Central European markets, particularly the Czech Republic and Poland, benefit from a structural yield premium over Western European gateway cities, combined with improving liquidity and deeper pools of institutional-grade stock. The principals building platforms in these markets are creating the investable universe that larger allocators require. Every new office building delivered to EPBD-aligned specifications in Prague, and every serviced apartment portfolio assembled across multiple European jurisdictions, expands the set of assets available for institutional deployment.

Stuart Gibson and the APAC-to-Europe logistics corridor

Stuart Gibson co-founded ESR Group, one of the largest logistics and industrial real estate platforms in Asia-Pacific, which maintains a European arm. In 2024, Starwood Capital acquired an equity stake in ESR Group through a structured transaction, according to PR Newswire. While this transaction predates the current reporting period and ESR Group's primary focus remains in APAC, the Starwood involvement illustrates the global connectivity of logistics real estate capital and the growing interest of US-based managers in platforms with multi-regional reach.

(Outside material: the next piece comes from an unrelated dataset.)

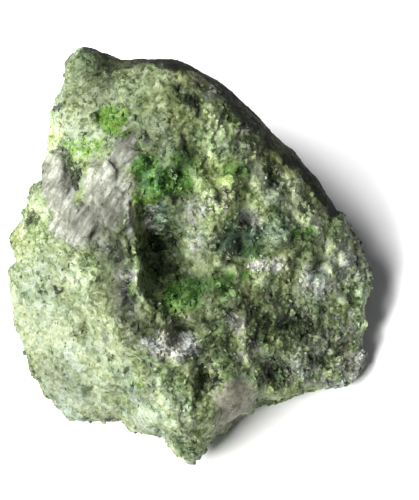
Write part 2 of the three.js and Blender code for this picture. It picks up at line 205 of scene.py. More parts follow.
# Painted light and shade, with some true changes of colour: places made lighter where faces sit in
# more shade than they should, and darker in hollows and on faces turned from the light; an oval,
# and how much is added to 1.
LIGHT_AND_SHADE_TONES = [
    (-13.0, 20.4, 3.0, 2.4, 0, -0.25),
    (-11.6, 23.0, 2.6, 1.6, 0, -0.35),
    (-8.0, 22.2, 2.2, 1.0, -6, -0.30),
    (-2.8, 21.6, 2.0, 1.0, -6, 0.55),
    (-10.0, 18.6, 1.8, 2.6, 0, -0.20),
    (-5.0, 15.0, 4.0, 3.8, 20, -0.45),
    (-3.4, 20.0, 3.6, 1.2, 0, -0.25),
    (3.4, 16.2, 3.0, 1.6, -30, 0.80),
    (0.9, 12.6, 1.6, 3.4, -20, 0.85),
    (2.8, 10.2, 3.2, 2.4, 0, 0.45),
    (4.4, 6.4, 3.2, 2.8, 0, 0.95),
    (-0.6, 5.4, 1.9, 2.6, 0, -0.38),
    (12.8, 5.8, 3.2, 2.0, -48, 1.00),
    (-17.4, 13.2, 1.0, 3.0, 0, 0.60),
    (-16.9, 7.6, 1.4, 4.4, 10, 0.08),
    (-11.6, 10.0, 2.6, 2.6, 0, 0.25),
    (-11.6, 4.2, 3.2, 1.8, 0, -0.35),
    (-7.6, 5.0, 0.8, 3.4, 0, 0.85),
    (-9.0, -2.4, 2.0, 3.8, 10, -0.40),
    (-9.6, 0.8, 2.4, 1.8, 0, -0.38),
    (-14.8, 9.0, 0.9, 2.0, 0, -0.40),
    (20.3, -4.0, 1.0, 3.6, 0, 0.80),
    (-18.4, 4.4, 2.4, 3.4, 0, 0.25),
    (-7.8, -6.4, 1.9, 3.2, 14, -0.45),
    (-5.2, -9.4, 1.6, 2.4, 0, -0.40),
    (-5.6, -14.0, 1.0, 2.4, 10, -0.25),
    (-6.6, -16.5, 1.8, 1.0, 0, -0.35),
    (-5.3, -0.8, 1.6, 5.0, -8, 0.65),
    (-2.2, 0.6, 1.3, 4.2, 8, -0.45),
    (1.2, 0.6, 1.6, 1.3, 0, -0.30),
    (0.8, -4.8, 2.4, 5.0, 0, -0.45),
    (5.6, -2.6, 2.2, 3.4, 0, 0.80),
    (8.2, -4.8, 1.0, 1.2, 0, -0.35),
    (8.4, -1.5, 2.4, 1.0, 0, 0.60),
    (10.8, 0.8, 1.8, 0.8, 0, -0.35),
    (12.4, -7.6, 4.4, 2.0, 0, -0.15),
    (15.8, -3.4, 2.6, 1.7, 0, 0.50),
    (7.8, -8.6, 1.1, 5.0, 0, -0.35),
    (3.8, -11.0, 1.1, 1.2, 0, -0.45),
    (4.9, -8.1, 1.3, 1.1, 0, 0.50),
    (9.8, -11.6, 1.3, 4.2, 0, 0.55),
    (-2.3, -10.6, 2.4, 1.7, 0, 1.10),
    (-0.4, -8.4, 1.6, 0.9, 0, -0.35),
    (-0.2, -13.2, 1.8, 1.6, 0, 0.60),
    (-3.8, -14.6, 1.2, 1.2, 0, 0.35),
    (17.8, -13.8, 2.0, 2.0, 0, 0.35),
    (-2.2, -17.8, 2.4, 3.0, 0, 0.45),
    (2.2, -20.6, 1.0, 1.2, 0, -0.35),
    (8.0, -12.6, 1.0, 1.8, 0, -0.25),
    (14.6, -11.4, 1.6, 2.4, 0, -0.42),
    (19.8, -10.0, 1.3, 5.4, 0, 0.90),
    (-16.2, -15.4, 3.4, 2.2, -30, -0.30),
    (-14.4, -2.0, 1.8, 2.0, 0, 0.20),
]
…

The logistics sector continues to attract the deepest pools of cross-border capital in European real estate, driven by structural demand from e-commerce, supply chain reconfiguration, and nearshoring. Principals with established operational platforms in logistics, whether originating in APAC or Central Europe, represent natural counterparties for institutional investors seeking to deploy into the sector at scale.

A new corridor of capital formation

The principals profiled here share a common characteristic: each has built an operating platform that creates institutional-grade product, rather than simply allocating third-party capital into existing assets. This distinction matters in a market where the supply of investable stock, particularly stock aligned with incoming EPBD requirements, is a binding constraint on deployment.

Radim Passer's Passerinvest Group is expanding Prague's institutional office supply at a moment when sustainability regulation is raising the bar for existing stock. Josef Vollmayr's limehome is assembling a pan-European serviced apartment platform backed by institutional credit. Together with principals operating across logistics and other sectors, they represent a generation of Central European dealmakers whose platforms are becoming essential infrastructure for cross-border capital flows.

GRI Institute tracks these principals and their platforms through its network of senior leaders in real estate and infrastructure. As European investment volumes accelerate toward the 18% growth forecast for 2026, the ability to identify operator-principals with institutional-scale ambitions, and to engage with them directly, becomes a strategic advantage for allocators seeking to deploy into a recovering market.

The Central European capital corridor is no longer a peripheral opportunity. It is a structural feature of the European investment landscape, and the principals building within it are setting the terms for the next cycle of institutional deployment.